Abraham was Neither Jewish Nor Christian
One of the Qur’an’s most direct corrections of religious history concerns Abraham (Ibrāhīm). While Jews and Christians both claim Abraham as a foundational figure, the Qur’an asserts that Abraham preceded these communities and cannot be confined within their later identities. Instead, he is presented as a monotheist submitter who never practiced idolatry nor belonged to any sectarian label.
This page examines the Qur’anic assertion that Abraham was neither Jewish nor Christian, and the implications for understanding religion through the Qur’an alone.
The Qur’anic Statement
The clearest statement occurs in Surah Ali ‘Imran:
“Abraham was neither Jewish, nor Christian; he was a monotheist submitter, and he was not an idol worshiper.” (3:67)
This verse establishes four distinct points:
Not Jewish
Not Christian
Monotheist Submitter (ḥanīf muslim)
Not an idol worshiper
The Qur’an removes later religious labels and reveals Abraham’s actual identity: a submitter to God alone.
Historical and Doctrinal Clarification
If Abraham lived before:
Moses and the Torah (root of Judaism)
Jesus and the Gospel (root of Christianity)
then he logically could not be:
“Jewish” in the post-Sinai sense
“Christian” in the post-Gospel sense
This is the Qur’an’s rebuttal to sectarian retro-claiming of Abraham.
Abraham’s Religion: Millat Ibrāhīm
Instead of later religious labels, the Qur’an describes Abraham’s religion as:
“the religion (millat) of Abraham, monotheism…” (16:123)
This is the identity God commands the final prophet to follow — not Judaism or Christianity, but the religion of Abraham.
Implications:
Revelation confirms continuity
Revelation corrects historical claims
Revelation points back to origin, not sect
Submission Without Sectarian Identity
Abraham is called a ḥanīf — a monotheist who inclines away from shirk. The Qur’an pairs ḥanīf with muslim, meaning one who submits to God.
Thus:
ḥanīf = orientation (toward God alone)
muslim = action (submit to God alone)
This is not a label of membership, but a description of Abraham’s state with God.

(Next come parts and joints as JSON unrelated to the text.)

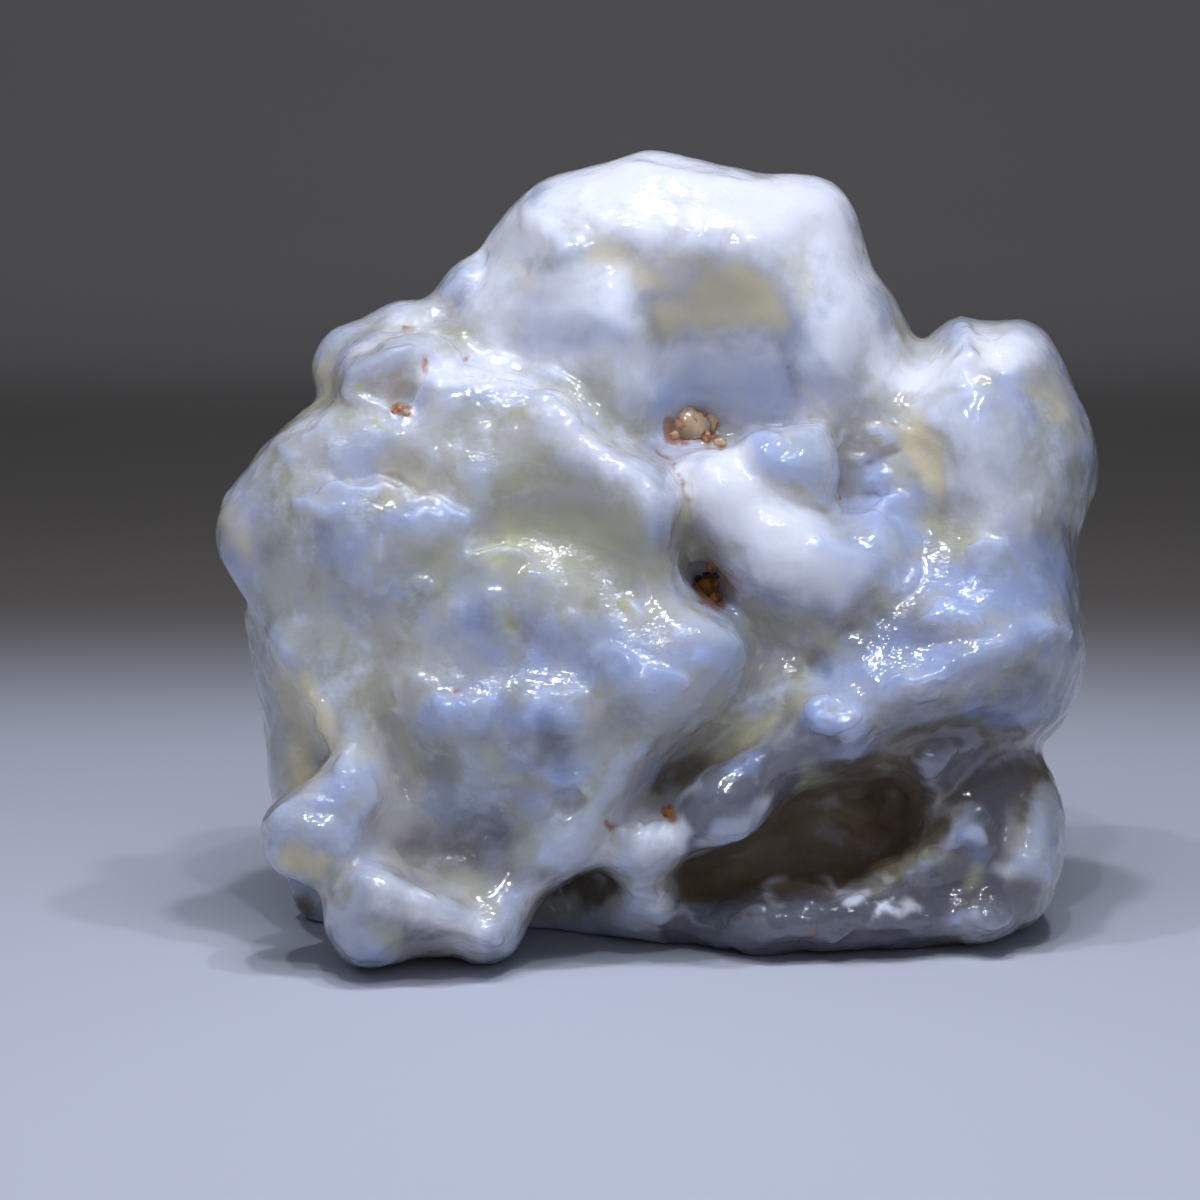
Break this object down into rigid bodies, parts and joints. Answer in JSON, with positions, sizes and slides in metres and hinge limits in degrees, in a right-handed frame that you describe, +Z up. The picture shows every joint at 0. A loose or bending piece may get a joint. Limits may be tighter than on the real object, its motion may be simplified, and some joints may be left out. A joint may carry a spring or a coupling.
{
  "type": "gobi agate",
  "caption": "Wind-polished lump of milky blue-white chalcedony, domed, lobed and hollowed, standing on its own low feet.",
  "frame": {"origin": "middle of the stone's outline seen from above, at the level of the surface it stands on", "axes": "+Z up, the lobed front towards -Y, +X to the right seen from the front"},
  "size_m": [0.0694, 0.043, 0.061],
  "materials": {
    "milky_chalcedony": "wind-polished, translucent"
  },
  "bodies": {
    "root": {"agate": "milky_chalcedony"}
  },
  "joints": []
}
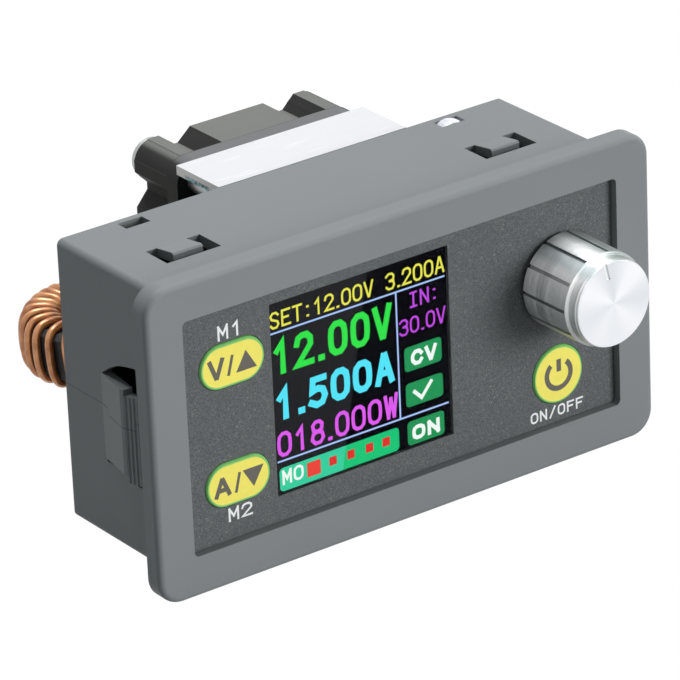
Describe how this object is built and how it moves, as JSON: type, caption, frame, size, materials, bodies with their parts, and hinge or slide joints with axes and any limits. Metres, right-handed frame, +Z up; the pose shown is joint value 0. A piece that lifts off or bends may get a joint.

Correction of Claims by People of the Book
The Qur’an addresses disputes between Jews and Christians over Abraham:
“O People of the Book, why do you argue about Abraham, when the Torah and the Gospel were not revealed until after him?” (3:65)
Key points:
Torah came after Abraham
Gospel came after Abraham
Both groups claim Abraham retroactively
Qur’an rejects the dispute
This correction is theological, historical, and logical.
No Ownership of Abraham by Later Communities
The Qur’an states:
“You are those who argue about what you know; why then argue about what you have no knowledge?” (3:66)
Here the Qur’an demonstrates:
Disputes arise from claims, not facts
Religious identity is not backward-compatible
Abraham belongs to a universal path, not a sect
Implications for Muslims
If Abraham is:
not Jewish
not Christian
a monotheist submitter
then the Qur’an implies that true “Islam” (submission) is:
older than Jews and Christians
non-sectarian
non-ethnic
non-hierarchical
This strips away:
cultural accretions
inherited labels
sectarian ownership of prophets
Implications for Religious Duties
Since Abraham is the model of submission:
-
Salat
-
Zakat
-
Hajj
-
Fasting
are Abrahamic, not Mosaic or Evangelical in origin.
Thus, Judaism and Christianity preserved fragments of Abrahamic code, while the Qur’an restores the whole.
Summary
According to the Qur’an:
Abraham is not Jewish (3:67)
Abraham is not Christian (3:67)
Abraham is a monotheist submitter (3:67)
Abraham belongs to no later sect
Torah and Gospel came after Abraham (3:65)
Sectarian claims are historically invalid
The model to follow is millat Ibrāhīm, not cultural identities
Submission to God alone predates all later communities
This correction realigns religion with its Abrahamic origin rather than its post-Abrahamic branches.